If we were to pick a single key development in the history of video games which arrived at around the turn of the millennium and looks set to have the biggest impact on the medium, a good choice would be the advent of the Flash game.
When the online Flash game arrived on the scene, it took the medium back to its roots. Console games have long teetered on the brink of becoming a niche pursuit for dedicated enthusiasts; almost gone were the early days, in which video games were a time-killing pastime for people who wanted to spend a few minutes in an arcade.
The Flash game is a small-scale affair made by a tiny group of people (sometimes just one person). By its nature, it put the ball back in the court of independent developers – the so-called “bedroom programmers” who formed the bedrock of the industry back in the days of the Commodore 64 and ZX Spectrum. All of a sudden, a person did not need a major corporation or large funds to create a marketable video game: a few choice pieces of software and a computer were all that was needed. The worldwide popularity of Angry Birds, a simple Flash game which is played over Facebook, is testament to this.

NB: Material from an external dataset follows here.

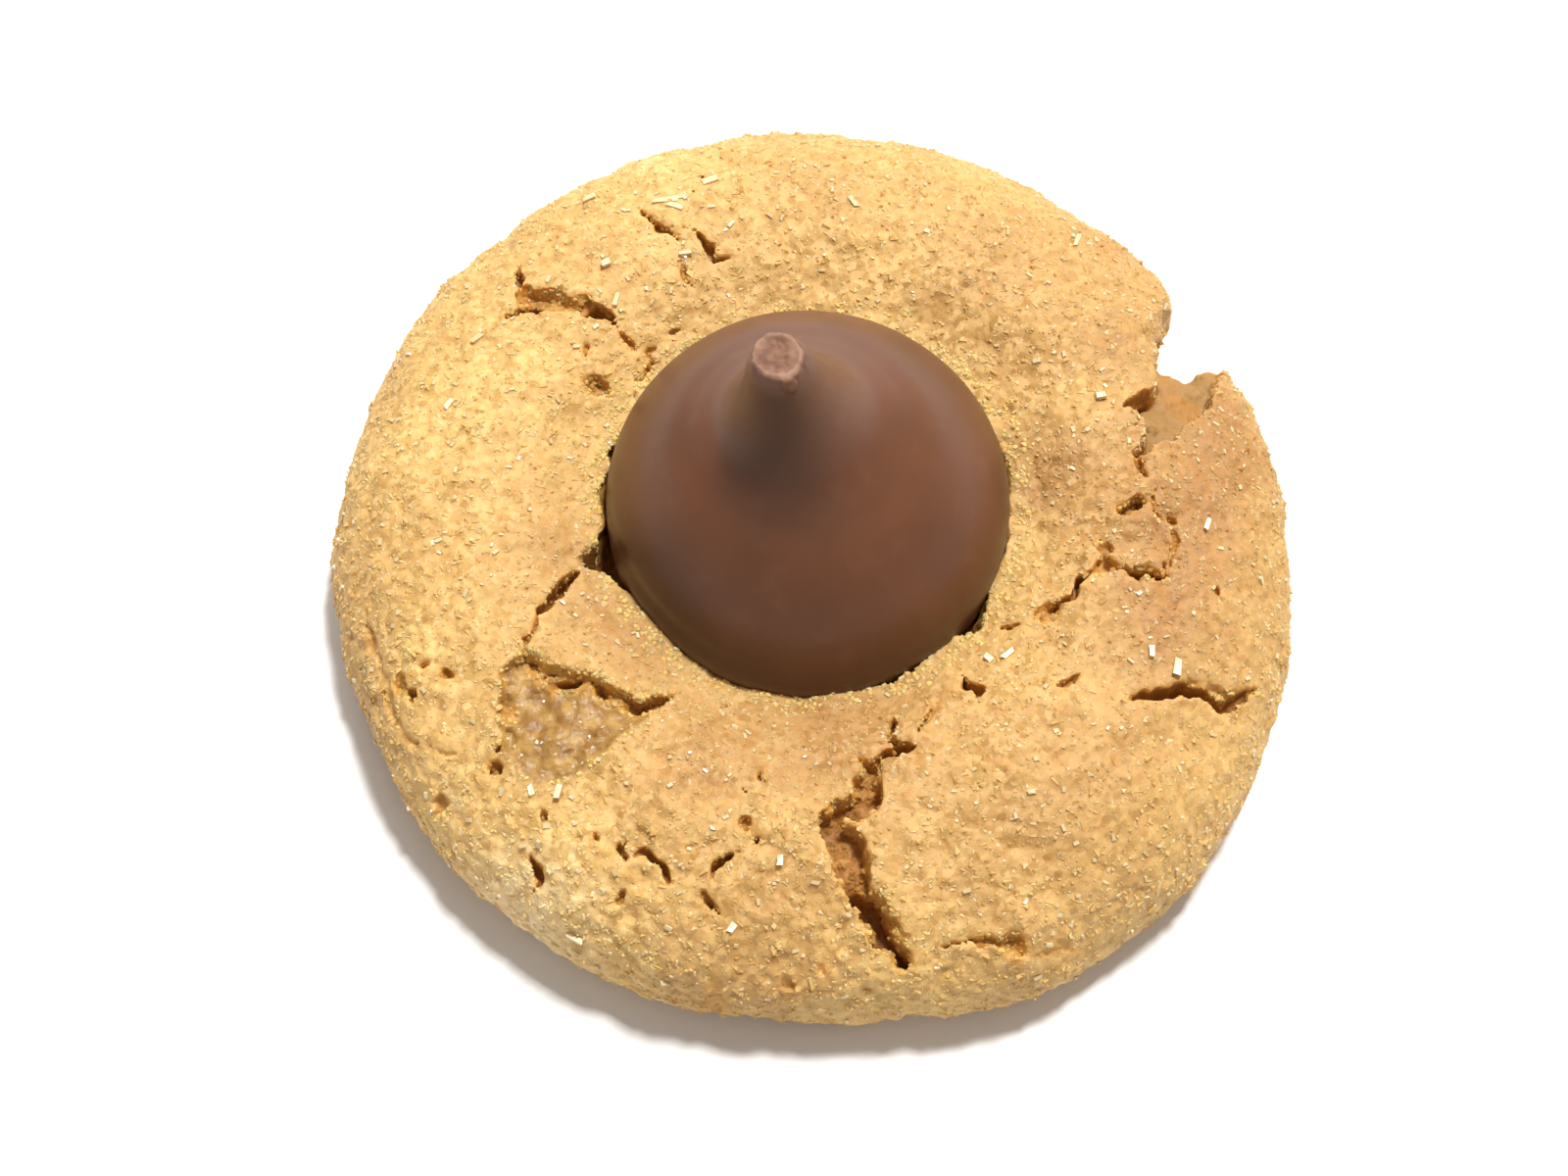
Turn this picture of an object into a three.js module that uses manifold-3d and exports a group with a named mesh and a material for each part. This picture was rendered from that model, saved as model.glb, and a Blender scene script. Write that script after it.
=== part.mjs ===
// Peanut butter blossom: a round, sugar-rolled peanut butter cookie with a chocolate drop pressed
// into its middle while it is warm, so that the crust cracks into plates and dips round the drop.
// Millimetres, +Z up. The origin is under the middle of the cookie, on the face it rests on.
import * as THREE from "three";
import { ConvexGeometry } from "three/addons/geometries/ConvexGeometry.js";
import { mergeVertices } from "three/addons/utils/BufferGeometryUtils.js";
import Module from "manifold-3d";

// Cookie
const COOKIE_RADIUS = 26.4;
const COOKIE_TOP = 9.6; // height of the plateau between the rim and the dimple
const WIDEST_LEVEL = 2.8; // height at which the rim bulges furthest
const UNDERCUT = 2.2; // how far the rim curves back in to the flat underside
const SHOULDER_POWER = 7; // a higher power gives a squarer shoulder
const DIMPLE_DEPTH = 2.1; // how far the crust dips beside the drop
const DIMPLE_REACH = 3.6; // how far from the drop that dip fades out
const COOKIE_SEGMENTS = 90;
const UNDERCUT_STEPS = 3; // steps from the underside out to the widest level
const SHOULDER_STEPS = 8; // steps from the widest level up and in to the shoulder
const SHOULDER_WIDTH = 0.16; // the rounded shoulder, as a share of the radius
const CRUST_STEPS = 8; // steps from the shoulder in to the drop

// Chocolate drop
const DROP_AXIS = new THREE.Vector2(-0.2, 0.8);
const DROP_BASE_LEVEL = 4.2; // height of the drop's flat base, sunk in the dough
const DROP_RADIUS = 10.95;
const DROP_HEIGHT = 20;
const TIP_RADIUS = 1.3;
const TIP_LEAN = new THREE.Vector2(-1.65, -0.25); // the tip curls over to one side
const LEAN_START = 5; // height above the base from which the drop leans
const LEAN_POWER = 1.5; // a higher power keeps the lean nearer the tip
const DROP_SEGMENTS = 48;
const DROP_STEPS = 24;
const SEAT_STEPS = 12; // steps up the drop's side where it only cuts its seat
const UNDER_DROP = 0.8; // the crust's innermost ring, inside the seat, as a share of the drop's radius
const SEAT_GAP = 0.3; // clearance between the drop and the dough round it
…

Early Flash games were very basic. However, there have been a number of noteworthy developments in the short history of the Flash game. There have been experiments with three-dimensional or pseudo three-dimensional Flash games; Cubefield, a 3D game created by Max Abernethy in 2006, is a good example of this.
As noted above, Flash games are closely related to the legions of simple but fun titles created for early eighties systems. They have a major advantage, however, in their far superior graphical capabilities. Angry Birds is a typical Flash game which has embraced the potential of modern computers to create an entertaining cartoon world, a key part of the game’s wide appeal.
Consoles and computers come and go; the Flash game is most certainly here to stay.